É preciso mais do que exames de mamografia para lidar com a prevenção primária do câncer de mama e encarar temas mais complexos
Trazer visibilidade a uma doença como o câncer de mama, que acomete aproximadamente 73.000 pessoas por ano (Instituto Nacional de Câncer, INCA, 2022), e que causa tanta dor e sofrimento a pacientes e suas famílias, é certamente importantíssimo.
O problema é que neste mês de outubro só ouvimos falar de autoexame das mamas e mamografia, duas formas de prevenção secundária controversas. O autoexame não é mais recomendado enquanto prática preventiva de saúde pública porque sua realização não tem se mostrado capaz de diminuir a mortalidade por câncer de mama.
Quem apalpa a própria mama tende a acreditar que glândulas ou alterações sem significado clínico podem ser um problema. E, assim, fazem mais exames, mais biópsias sem, no entanto, reduzir a mortalidade por câncer de mama. A recomendação deveria ser, tocar-se por prazer e conhecimento de si e buscar avaliação caso perceba algo, mas não se tocar em busca de nódulos.
Já a mamografia continua sendo um importante aliado no rastreio de câncer de mama, apesar das divergências de orientação:
- a partir dos 40 anos para todo mundo anualmente (segundo a FEBRASGO – Federação Brasileira das Associações de Ginecologia e Obstetrícia – e a Sociedade Brasileira de Mastologia), ou:
- a partir dos 50 anos (exceto para quem tem história familiar de câncer de mama, que deveria fazer a primeira mamografia aos 40 anos) a cada dois anos (conforme o INCA/Ministério da Saúde).
Desigualdades
Vivemos, no entanto, um paradoxo. De um lado, pessoas de classe média e que fazem rastreios anuais e iniciam esses rastreios muito precocemente, com potencial dano por sobrediagnóstico e uma cascata de intervenções decorrente desses rastreios indevidos. Do outro, pessoas mais vulneráveis e mais suscetíveis ao câncer de mama por uma série de limitações de direitos anteriores relativos à alimentação, atividade física, etc., não têm acesso à mamografia. E elas acabam tendo diagnósticos mais tardios e, por isso, com pior prognóstico, o que ocorre especialmente com mulheres negras e que vivem em regiões remotas do país (Cadernos Saúde Pública, 2018).
A situação é também crítica com pessoas transmasculinas população pouco estudada, que sofre de dificuldade de acesso a serviços de saúde por preconceitos, violência médica e pode por isso ter potencial atraso diagnóstico também.
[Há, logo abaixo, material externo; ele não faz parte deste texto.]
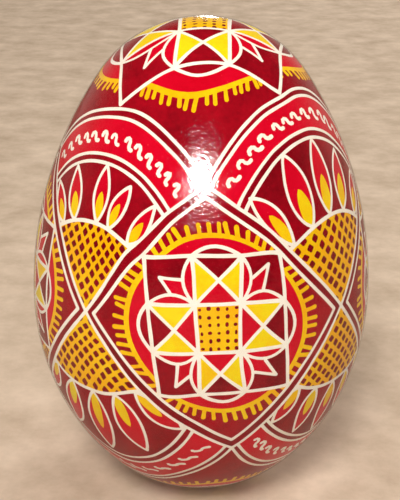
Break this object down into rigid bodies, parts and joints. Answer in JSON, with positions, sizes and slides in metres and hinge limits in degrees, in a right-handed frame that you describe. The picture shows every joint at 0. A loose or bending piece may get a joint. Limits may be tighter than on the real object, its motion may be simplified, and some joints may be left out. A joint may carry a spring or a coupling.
{
  "type": "pysanka decorated egg",
  "caption": "Blown eggshell dyed in a wax-resist pattern of stars, fans and bands under clear gloss varnish, with a blow hole in its blunt end.",
  "frame": {"origin": "on the egg's long axis, at the lowest point of the blunt end, which is the bottom as the egg is displayed", "axes": "+Z along the long axis from the blunt end to the tip; -Y towards the front star panel, about 7 degrees to the left of its centre; +X to the right of it"},
  "size_m": [0.043, 0.043, 0.0619],
  "materials": {
    "bare_shell": "ivory calcite, bleached almost white, under clear varnish",
    "membrane": "dried fibrous protein film, matt and slightly translucent",
    "yellow_dye": "golden yellow aniline dye, faintly mottled, under varnish",
    "red_dye": "crimson red aniline dye, mottled, under varnish",
    "burgundy_dye": "dark burgundy aniline dye over red, mottled, under varnish",
    "varnish": "clear oil-based gloss varnish, with the shell's fine pores showing through as dimples"
  },
  "bodies": {
    "root": {"eggshell": "bare_shell", "outer_membrane": "membrane", "inner_membrane": "membrane", "yellow_dye_coat": "yellow_dye", "red_dye_coat": "red_dye", "burgundy_dye_coat": "burgundy_dye", "varnish_coat": "varnish"}
  },
  "joints": []
}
Qualquer exame pode gerar danos
Mas como assim, mamografias podem gerar dano? Sim, qualquer exame, inclusive os preventivos, podem gerar danos, e por isso a necessidade de serem indicados com base na melhor evidência científica disponível. Também é preciso facilitarmos o acesso à decisão informada e compartilhada.
Qual o impacto do rastreio com mamografia na diminuição de mortalidade por câncer de mama? Vejam: a cada 1.000 mulheres rastreadas com mamografia (a cada dois anos) durante 11 anos, a partir dos 50 anos, previne-se UMA morte por câncer de mama. E, nesse mesmo grupo, 100 pessoas são submetidas a falsos positivos e exames invasivos como biópsias e 5 acabam tendo parte ou toda a mama retirada em tipos de câncer que não progrediriam (Estudo disponível no site do Harding Center).
Campanhas e políticas realmente comprometidas com o combate ao Câncer de Mama precisam focar TAMBÉM em prevenção primária, ou seja, na redução ou abordagem dos seus fatores de risco. São algumas medidas primordiais:
– Acesso à alimentação saudável com regulação rigorosa no uso de agrotóxicos, substâncias relacionadas a uma série de problemas ambientais e de saúde pública, inclusive cânceres;
– Dignidade para viver em Cidades Saudáveis que possibilitem acesso a práticas físicas;
– Direitos sociais para que se possa ter saúde mental e vida digna – a depressão também está associada ao câncer de mama;
– Políticas públicas que garantam o direito à amamentação – amamentar é protetivo contra o câncer de mama;
– Combate ao racismo e redução de iniquidades raciais que faz com que o diagnóstico seja mais tardio entre mulheres negras;
– Inclusão de pessoas transgênero nas campanhas de combate ao Câncer de Mama, políticas públicas de capacitação no atendimento respeitoso a essa população;
– Adequada comunicação sobre risco/benefício de terapia hormonal na menopausa, prescrevendo-a quando realmente indicada (ver artigo sobre menopausa publicado aqui n’AzMina).
– Adequada comunicação sobre riscos de hormonoterapia na transgeneridade e necessidade de acompanhamento de saúde regular.